The key here is to never assume you have a “wow” feature or bit of information. Instead, test it to find out for sure. Also assume that “wow” features will get old quickly, and that such features will need to be changed regularly.
Quick Identification Features
If you successfully wow visitors, you should then be able to request some basic identifying and classifying information from them. This needs to take less than a minute to complete and will enable you to start profiling them even if they drop off the site. The quick identification features should contain some of these elements:
- The Visitors’ E-Mail Addresses. Capture this first, so you can contact them later if they drop off in order to find out exactly why they dropped off. This feedback can help you improve the site to reduce future drop-offs.
- The Visitors’ Names. If you can capture their names right away, you can use this information to conduct a search of your firm’s who’s-who database to see if these visitors are matches on your firm’s “most wanted” list. In addition, once you have the names of people who initially had an interest, you can later conduct an external Google-type search to find more about the people in cases where they drop off before giving you their resumes.
Initial Classification of the Visitor
Next, the site should try to gather information through a series of optional checkboxes that can be used to classify and prioritize the visitor. The number of checkboxes that a firm uses depends on whether it has decided to give priority or special information to individuals who fit into certain categories. If provided, this information can automatically allow the website to change the information provided so that it is more relevant to the category that this individual falls into. This information can tell you quickly whether the visitor is worthy of immediate special attention (e.g., he is a customer, former employee, or referral). Some of the elements that you should consider under this classification include:
- High Level of Experience. Have a checkbox where they can note their number of years of professional experience. In most firms, individuals with more than 10 years of experience in the industry would almost always be worthy of an interview.

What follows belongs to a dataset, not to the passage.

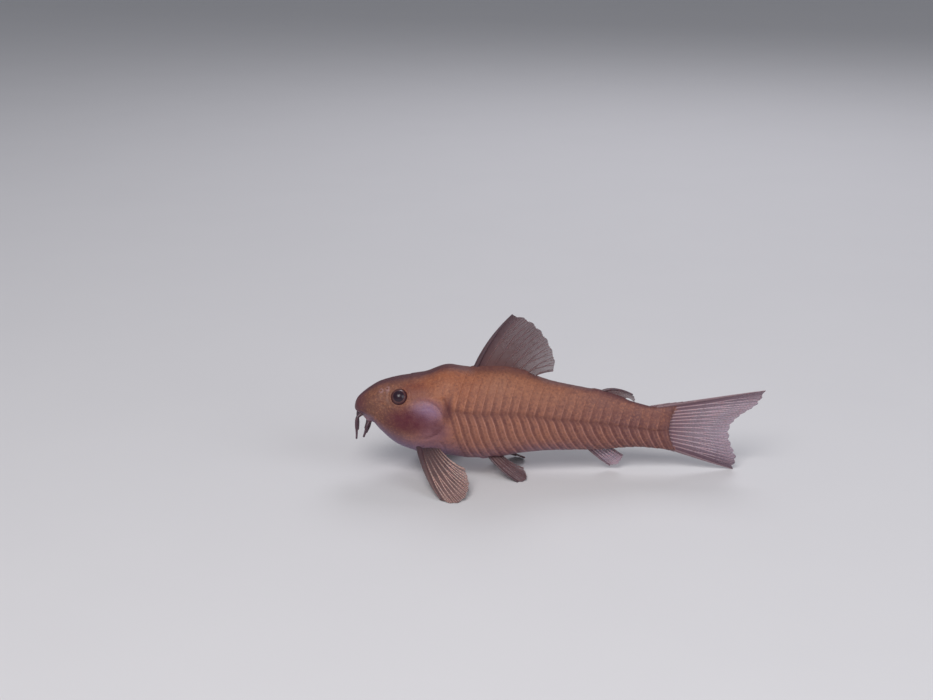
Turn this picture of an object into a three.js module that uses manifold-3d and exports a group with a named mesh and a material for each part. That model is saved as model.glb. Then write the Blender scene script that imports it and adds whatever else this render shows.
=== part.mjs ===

- Their Current Firms. Include a checkbox to identify if they currently work for a desired firm or other company. Obviously, individuals who currently work at targeted firms would get a higher priority.
- Interest in a High-Priority Job or Region. Use a checkbox where they can mark whether they are interested in a high-priority or hard-to-fill job (from a list of high-priority jobs). If they are, information designed to excite them about a high-priority job might be provided. In addition, candidates might get an on-screen note that lets them know that for this job, you will act quickly on any application. There could also be a checkbox that would reveal whether they are living in a hard-to-hire geographic region.
- A Current Customer. Consider a checkbox where visitors can identify themselves as current customers. If so, they might receive a higher level of customer service and responsiveness so that, if they’re not hired, you don’t lose them as customers.
- Targeted University. Have a checklist where they can choose which university they last attended (from a list of desirable universities). If they attended a target university, their application might be expedited. Students who are close to graduation could also be allowed to check a box that would identify their interest in internships or college-hire positions.
- Employee Referrals. If visitors are referral candidates from an employee, they are identified and classified for special treatment, in part because employees expect their referrals to be responded to quickly and treated with respect.
- Calculate Their “Probability Scores.” After the classifying information is provided, the website should calculate their “probability scores,” an indication of how likely it is they could be hired by your firm.